§ **Data block**
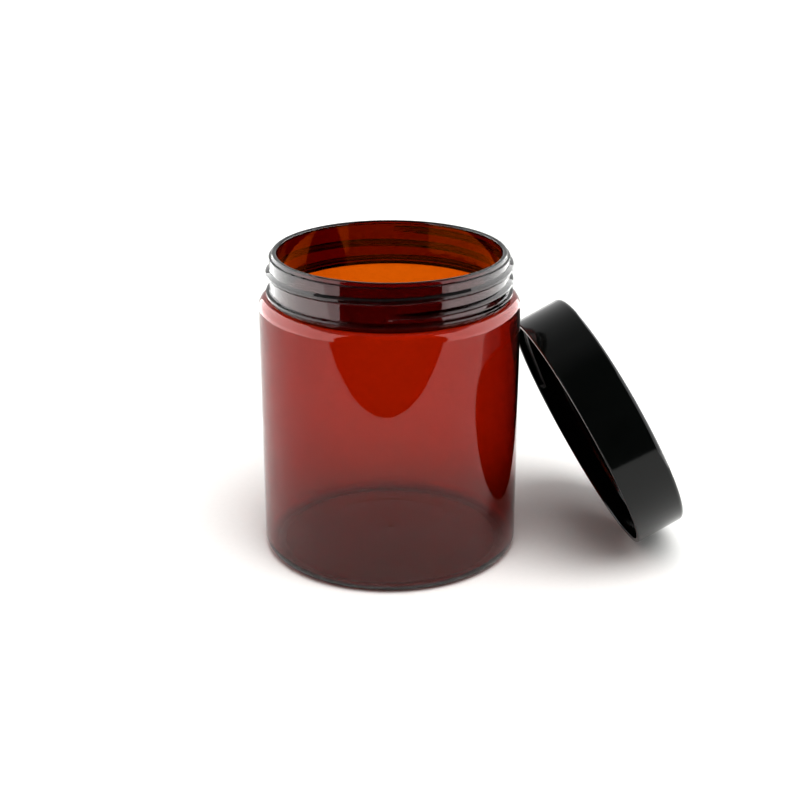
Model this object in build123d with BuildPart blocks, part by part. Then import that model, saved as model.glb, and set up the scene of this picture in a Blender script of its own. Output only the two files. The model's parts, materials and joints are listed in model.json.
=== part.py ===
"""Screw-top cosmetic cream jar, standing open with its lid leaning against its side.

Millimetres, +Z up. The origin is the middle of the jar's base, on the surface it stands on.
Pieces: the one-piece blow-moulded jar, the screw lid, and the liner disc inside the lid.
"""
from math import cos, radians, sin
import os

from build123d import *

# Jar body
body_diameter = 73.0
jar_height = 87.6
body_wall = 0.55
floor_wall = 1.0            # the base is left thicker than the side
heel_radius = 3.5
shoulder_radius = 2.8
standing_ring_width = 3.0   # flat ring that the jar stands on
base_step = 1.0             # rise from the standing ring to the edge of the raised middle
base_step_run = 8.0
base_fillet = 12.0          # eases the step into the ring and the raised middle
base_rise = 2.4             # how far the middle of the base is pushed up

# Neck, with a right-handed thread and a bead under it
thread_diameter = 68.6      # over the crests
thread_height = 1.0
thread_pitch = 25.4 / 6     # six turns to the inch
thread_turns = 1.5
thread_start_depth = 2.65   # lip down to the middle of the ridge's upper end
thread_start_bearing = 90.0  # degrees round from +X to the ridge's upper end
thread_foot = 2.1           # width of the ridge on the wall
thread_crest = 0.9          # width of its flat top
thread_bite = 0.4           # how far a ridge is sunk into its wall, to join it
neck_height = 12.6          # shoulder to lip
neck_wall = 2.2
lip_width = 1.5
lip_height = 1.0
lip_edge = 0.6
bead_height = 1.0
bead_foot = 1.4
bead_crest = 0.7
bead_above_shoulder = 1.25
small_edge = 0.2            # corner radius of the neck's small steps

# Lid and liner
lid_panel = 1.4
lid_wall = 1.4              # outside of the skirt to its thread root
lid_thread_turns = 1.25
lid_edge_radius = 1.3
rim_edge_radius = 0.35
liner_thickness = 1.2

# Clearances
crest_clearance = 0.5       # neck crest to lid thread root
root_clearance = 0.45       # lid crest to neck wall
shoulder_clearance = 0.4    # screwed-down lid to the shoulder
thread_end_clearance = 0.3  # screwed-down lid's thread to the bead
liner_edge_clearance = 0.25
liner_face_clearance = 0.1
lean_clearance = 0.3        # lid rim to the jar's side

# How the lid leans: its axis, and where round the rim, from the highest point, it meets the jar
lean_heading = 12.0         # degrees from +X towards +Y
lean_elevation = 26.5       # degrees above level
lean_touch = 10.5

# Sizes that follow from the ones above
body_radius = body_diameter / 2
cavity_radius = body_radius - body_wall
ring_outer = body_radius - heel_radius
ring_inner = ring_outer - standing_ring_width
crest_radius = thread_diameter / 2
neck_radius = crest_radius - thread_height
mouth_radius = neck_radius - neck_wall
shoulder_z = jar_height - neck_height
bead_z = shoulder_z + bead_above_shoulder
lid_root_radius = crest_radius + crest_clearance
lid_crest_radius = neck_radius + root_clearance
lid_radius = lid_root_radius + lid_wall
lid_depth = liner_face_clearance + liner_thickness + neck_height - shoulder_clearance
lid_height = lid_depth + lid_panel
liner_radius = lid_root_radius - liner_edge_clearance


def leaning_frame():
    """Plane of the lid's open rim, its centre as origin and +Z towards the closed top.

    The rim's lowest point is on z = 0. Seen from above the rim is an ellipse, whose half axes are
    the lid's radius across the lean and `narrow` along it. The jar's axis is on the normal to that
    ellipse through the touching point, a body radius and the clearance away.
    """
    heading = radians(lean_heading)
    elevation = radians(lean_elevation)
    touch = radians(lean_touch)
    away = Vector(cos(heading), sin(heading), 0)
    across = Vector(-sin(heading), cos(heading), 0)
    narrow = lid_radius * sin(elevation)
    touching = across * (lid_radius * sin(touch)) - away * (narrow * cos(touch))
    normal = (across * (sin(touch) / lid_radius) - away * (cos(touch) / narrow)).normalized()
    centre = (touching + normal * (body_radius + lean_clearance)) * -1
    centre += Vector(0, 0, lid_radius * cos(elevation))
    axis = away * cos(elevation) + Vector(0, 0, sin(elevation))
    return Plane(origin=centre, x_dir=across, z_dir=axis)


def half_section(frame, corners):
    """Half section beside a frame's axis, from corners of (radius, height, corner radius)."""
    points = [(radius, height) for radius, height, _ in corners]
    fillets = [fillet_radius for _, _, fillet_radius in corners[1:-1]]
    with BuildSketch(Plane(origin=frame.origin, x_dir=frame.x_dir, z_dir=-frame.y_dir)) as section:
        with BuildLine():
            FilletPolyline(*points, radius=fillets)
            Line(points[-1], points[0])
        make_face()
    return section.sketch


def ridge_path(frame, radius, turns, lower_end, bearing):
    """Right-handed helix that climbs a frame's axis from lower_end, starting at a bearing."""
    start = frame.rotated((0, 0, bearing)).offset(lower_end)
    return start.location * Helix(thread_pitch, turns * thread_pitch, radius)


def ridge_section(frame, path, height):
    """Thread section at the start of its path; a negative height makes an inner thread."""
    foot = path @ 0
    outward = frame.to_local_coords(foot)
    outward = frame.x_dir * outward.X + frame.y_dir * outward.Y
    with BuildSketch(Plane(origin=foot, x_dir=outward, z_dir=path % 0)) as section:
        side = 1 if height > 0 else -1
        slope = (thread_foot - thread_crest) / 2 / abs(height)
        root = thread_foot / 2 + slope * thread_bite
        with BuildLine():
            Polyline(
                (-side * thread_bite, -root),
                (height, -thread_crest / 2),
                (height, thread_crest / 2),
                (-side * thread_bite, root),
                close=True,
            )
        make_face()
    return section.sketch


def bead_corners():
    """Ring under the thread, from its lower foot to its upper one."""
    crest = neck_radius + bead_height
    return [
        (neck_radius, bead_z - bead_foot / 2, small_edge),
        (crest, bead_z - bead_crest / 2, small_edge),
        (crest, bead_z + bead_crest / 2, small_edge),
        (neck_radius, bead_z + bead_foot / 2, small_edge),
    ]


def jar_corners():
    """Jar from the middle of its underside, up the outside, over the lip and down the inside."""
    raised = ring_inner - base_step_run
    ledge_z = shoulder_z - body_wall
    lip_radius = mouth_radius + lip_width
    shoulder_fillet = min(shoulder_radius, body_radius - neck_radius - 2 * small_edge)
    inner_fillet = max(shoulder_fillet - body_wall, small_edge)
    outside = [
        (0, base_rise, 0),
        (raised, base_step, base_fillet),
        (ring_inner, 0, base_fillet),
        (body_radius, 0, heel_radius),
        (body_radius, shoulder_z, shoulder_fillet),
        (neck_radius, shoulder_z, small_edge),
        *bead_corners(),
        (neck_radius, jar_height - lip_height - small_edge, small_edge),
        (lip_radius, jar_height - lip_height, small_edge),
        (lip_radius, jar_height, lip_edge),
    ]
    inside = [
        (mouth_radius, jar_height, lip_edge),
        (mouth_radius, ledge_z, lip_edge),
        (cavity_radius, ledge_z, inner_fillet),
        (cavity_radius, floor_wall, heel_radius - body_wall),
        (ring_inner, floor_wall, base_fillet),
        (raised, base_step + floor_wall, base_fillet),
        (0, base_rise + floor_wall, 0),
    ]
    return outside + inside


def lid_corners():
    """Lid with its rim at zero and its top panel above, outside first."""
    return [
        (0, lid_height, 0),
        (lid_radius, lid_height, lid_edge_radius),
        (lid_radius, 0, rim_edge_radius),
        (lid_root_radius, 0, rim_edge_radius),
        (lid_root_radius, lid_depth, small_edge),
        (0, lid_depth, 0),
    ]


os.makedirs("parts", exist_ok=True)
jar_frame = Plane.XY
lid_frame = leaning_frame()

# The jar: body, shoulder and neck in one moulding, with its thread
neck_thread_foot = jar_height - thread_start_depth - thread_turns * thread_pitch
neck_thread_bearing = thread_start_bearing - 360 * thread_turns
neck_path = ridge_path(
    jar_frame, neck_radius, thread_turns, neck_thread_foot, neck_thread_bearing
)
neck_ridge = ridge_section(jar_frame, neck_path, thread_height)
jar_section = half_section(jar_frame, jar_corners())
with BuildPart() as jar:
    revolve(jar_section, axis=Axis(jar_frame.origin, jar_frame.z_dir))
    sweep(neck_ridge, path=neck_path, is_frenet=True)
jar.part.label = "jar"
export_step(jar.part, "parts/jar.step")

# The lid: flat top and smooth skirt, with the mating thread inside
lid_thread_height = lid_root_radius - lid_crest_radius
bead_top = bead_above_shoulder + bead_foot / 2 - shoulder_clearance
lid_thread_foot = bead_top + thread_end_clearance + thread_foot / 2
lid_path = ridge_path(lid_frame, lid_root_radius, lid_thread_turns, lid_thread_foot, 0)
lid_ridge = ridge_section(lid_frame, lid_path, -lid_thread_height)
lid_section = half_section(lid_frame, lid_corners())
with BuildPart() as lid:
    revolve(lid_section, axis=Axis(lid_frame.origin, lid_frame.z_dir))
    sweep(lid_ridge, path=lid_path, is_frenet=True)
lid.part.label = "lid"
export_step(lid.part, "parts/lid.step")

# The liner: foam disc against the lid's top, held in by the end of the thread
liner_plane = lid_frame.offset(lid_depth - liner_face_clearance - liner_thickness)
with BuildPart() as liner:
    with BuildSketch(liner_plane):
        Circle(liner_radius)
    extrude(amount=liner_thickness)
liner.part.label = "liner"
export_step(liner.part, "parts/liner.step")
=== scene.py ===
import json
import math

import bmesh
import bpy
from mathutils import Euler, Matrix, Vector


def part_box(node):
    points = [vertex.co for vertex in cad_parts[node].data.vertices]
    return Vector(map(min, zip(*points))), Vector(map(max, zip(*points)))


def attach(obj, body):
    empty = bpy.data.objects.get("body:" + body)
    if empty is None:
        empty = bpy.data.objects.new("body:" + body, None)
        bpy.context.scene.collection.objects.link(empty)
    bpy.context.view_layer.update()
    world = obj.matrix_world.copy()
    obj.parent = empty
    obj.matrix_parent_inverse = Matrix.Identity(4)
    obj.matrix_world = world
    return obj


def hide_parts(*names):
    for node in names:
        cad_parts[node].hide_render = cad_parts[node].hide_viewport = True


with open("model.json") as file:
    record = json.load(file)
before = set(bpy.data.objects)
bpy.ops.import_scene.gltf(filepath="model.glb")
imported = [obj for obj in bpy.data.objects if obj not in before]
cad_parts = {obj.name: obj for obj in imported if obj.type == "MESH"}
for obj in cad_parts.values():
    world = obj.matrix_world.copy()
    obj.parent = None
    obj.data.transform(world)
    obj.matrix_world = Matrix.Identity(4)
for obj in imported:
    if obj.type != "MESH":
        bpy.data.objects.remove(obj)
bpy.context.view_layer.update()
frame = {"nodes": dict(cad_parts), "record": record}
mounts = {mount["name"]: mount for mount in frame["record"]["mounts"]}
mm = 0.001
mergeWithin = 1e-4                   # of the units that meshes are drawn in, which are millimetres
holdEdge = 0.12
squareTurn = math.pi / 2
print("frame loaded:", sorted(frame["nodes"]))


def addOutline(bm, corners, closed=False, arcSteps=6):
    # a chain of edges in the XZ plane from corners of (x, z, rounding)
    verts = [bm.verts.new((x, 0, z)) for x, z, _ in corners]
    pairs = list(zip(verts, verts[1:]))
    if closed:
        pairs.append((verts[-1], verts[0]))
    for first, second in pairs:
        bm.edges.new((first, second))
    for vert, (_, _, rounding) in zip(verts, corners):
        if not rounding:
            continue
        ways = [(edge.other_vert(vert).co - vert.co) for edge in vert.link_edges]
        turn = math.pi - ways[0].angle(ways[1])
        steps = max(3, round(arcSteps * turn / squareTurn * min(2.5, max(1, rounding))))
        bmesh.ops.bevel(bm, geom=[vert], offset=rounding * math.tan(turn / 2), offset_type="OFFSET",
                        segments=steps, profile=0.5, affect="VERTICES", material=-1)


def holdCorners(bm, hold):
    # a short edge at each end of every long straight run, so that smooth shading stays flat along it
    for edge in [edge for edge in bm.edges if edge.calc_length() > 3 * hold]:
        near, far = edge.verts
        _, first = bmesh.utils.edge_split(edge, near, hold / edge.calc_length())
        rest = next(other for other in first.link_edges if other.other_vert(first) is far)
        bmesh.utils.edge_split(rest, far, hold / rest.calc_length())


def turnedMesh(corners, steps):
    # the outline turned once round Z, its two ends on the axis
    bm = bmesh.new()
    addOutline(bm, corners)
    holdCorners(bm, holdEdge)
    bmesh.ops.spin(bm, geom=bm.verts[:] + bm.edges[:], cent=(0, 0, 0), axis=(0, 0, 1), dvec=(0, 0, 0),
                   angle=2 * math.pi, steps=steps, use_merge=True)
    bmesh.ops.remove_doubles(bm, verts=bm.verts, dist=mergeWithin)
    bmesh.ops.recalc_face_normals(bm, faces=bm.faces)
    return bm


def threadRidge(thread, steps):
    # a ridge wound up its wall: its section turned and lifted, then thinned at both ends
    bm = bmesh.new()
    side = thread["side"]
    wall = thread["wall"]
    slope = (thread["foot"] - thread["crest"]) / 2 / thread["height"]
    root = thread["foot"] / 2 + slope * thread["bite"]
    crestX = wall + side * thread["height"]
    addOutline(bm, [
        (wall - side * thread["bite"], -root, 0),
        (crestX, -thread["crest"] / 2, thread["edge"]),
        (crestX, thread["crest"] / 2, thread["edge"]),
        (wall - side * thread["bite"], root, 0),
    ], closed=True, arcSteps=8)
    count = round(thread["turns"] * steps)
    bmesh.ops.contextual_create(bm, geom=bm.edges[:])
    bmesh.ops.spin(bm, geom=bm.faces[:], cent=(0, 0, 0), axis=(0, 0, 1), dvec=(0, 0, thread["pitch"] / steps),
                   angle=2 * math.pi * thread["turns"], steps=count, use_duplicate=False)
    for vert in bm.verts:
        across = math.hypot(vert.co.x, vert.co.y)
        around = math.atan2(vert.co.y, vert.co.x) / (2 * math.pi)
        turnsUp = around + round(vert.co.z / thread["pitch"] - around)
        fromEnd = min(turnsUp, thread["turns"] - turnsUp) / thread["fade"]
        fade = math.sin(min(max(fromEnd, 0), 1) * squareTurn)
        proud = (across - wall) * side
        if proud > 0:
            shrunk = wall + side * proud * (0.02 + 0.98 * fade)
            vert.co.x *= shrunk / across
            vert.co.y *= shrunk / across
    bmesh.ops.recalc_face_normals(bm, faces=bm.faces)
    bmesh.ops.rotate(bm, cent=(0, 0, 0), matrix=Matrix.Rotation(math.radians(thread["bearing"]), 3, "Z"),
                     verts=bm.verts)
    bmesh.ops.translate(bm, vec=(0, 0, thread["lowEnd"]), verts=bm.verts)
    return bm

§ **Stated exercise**
Retype only this portion of the data above: the line containing "# The lid: flat", the line containing "obj.parent = None", and all lines between them, exactly.

§ **The answer**
# The lid: flat top and smooth skirt, with the mating thread inside
lid_thread_height = lid_root_radius - lid_crest_radius
bead_top = bead_above_shoulder + bead_foot / 2 - shoulder_clearance
lid_thread_foot = bead_top + thread_end_clearance + thread_foot / 2
lid_path = ridge_path(lid_frame, lid_root_radius, lid_thread_turns, lid_thread_foot, 0)
lid_ridge = ridge_section(lid_frame, lid_path, -lid_thread_height)
lid_section = half_section(lid_frame, lid_corners())
with BuildPart() as lid:
    revolve(lid_section, axis=Axis(lid_frame.origin, lid_frame.z_dir))
    sweep(lid_ridge, path=lid_path, is_frenet=True)
lid.part.label = "lid"
export_step(lid.part, "parts/lid.step")

# The liner: foam disc against the lid's top, held in by the end of the thread
liner_plane = lid_frame.offset(lid_depth - liner_face_clearance - liner_thickness)
with BuildPart() as liner:
    with BuildSketch(liner_plane):
        Circle(liner_radius)
    extrude(amount=liner_thickness)
liner.part.label = "liner"
export_step(liner.part, "parts/liner.step")
=== scene.py ===
import json
import math

import bmesh
import bpy
from mathutils import Euler, Matrix, Vector


def part_box(node):
    points = [vertex.co for vertex in cad_parts[node].data.vertices]
    return Vector(map(min, zip(*points))), Vector(map(max, zip(*points)))


def attach(obj, body):
    empty = bpy.data.objects.get("body:" + body)
    if empty is None:
        empty = bpy.data.objects.new("body:" + body, None)
        bpy.context.scene.collection.objects.link(empty)
    bpy.context.view_layer.update()
    world = obj.matrix_world.copy()
    obj.parent = empty
    obj.matrix_parent_inverse = Matrix.Identity(4)
    obj.matrix_world = world
    return obj


def hide_parts(*names):
    for node in names:
        cad_parts[node].hide_render = cad_parts[node].hide_viewport = True


with open("model.json") as file:
    record = json.load(file)
before = set(bpy.data.objects)
bpy.ops.import_scene.gltf(filepath="model.glb")
imported = [obj for obj in bpy.data.objects if obj not in before]
cad_parts = {obj.name: obj for obj in imported if obj.type == "MESH"}
for obj in cad_parts.values():
    world = obj.matrix_world.copy()
    obj.parent = None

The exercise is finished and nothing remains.